How Committed Is He?
Some Spurs fans seem to be working themselves into a “Good Riddance” mindset toward Dele. Their view seems to be that his agent change and the bright lights of Spain will cause an irresistible momentum to La Liga and its huge payday– either this summer or next. Levy will never pay him enough, so why get invested in him and all the complications? He’s leaving anyway. Do everything to keep Kane, and maybe Eriksen– but Dele is a lost cause.
They might be right. He is not an Academy product. His commitment to the team began and perhaps will end with Mauricio Pochettino’s service. Isn’t silverware part of the deal? And where will it come from?
Yet the counter view holds that this team, given its still relative youth, needs another two or three years to fully realise its ambition– to determine whether at its full flower in a new ground with the core players at their peak it can ascend to the top of England, Europe, or both.

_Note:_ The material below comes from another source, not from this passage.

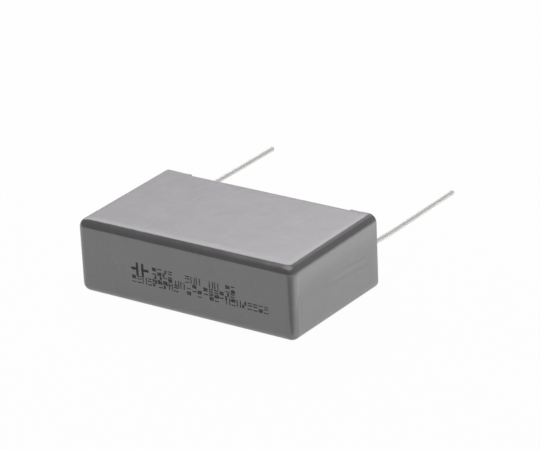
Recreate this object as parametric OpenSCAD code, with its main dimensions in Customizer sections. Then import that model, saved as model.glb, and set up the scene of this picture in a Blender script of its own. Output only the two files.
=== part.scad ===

That Poch can keep the core together with him for at least that long. Many experts feel, though, that this question has already been answered by the past– Spurs are still viewed as impostors in the elite dozen or so teams that control club football, five of which reside in England. That their chairman will never alter his wage structure to narrow the gap with Arsenal or Chelsea, let alone the two Mancunian clubs; that the new stadium will create as many financial hurdles (a la Arsenal to the Emirates) as opportunities. And Dele, perhaps more than Kane, will be Exhibit A for this inevitable outcome when he leaves for greener pastures.
I prefer to believe otherwise. that the project has miles to go before we discover its true apogee. He is better than Ozil. And I just don’t think they understand.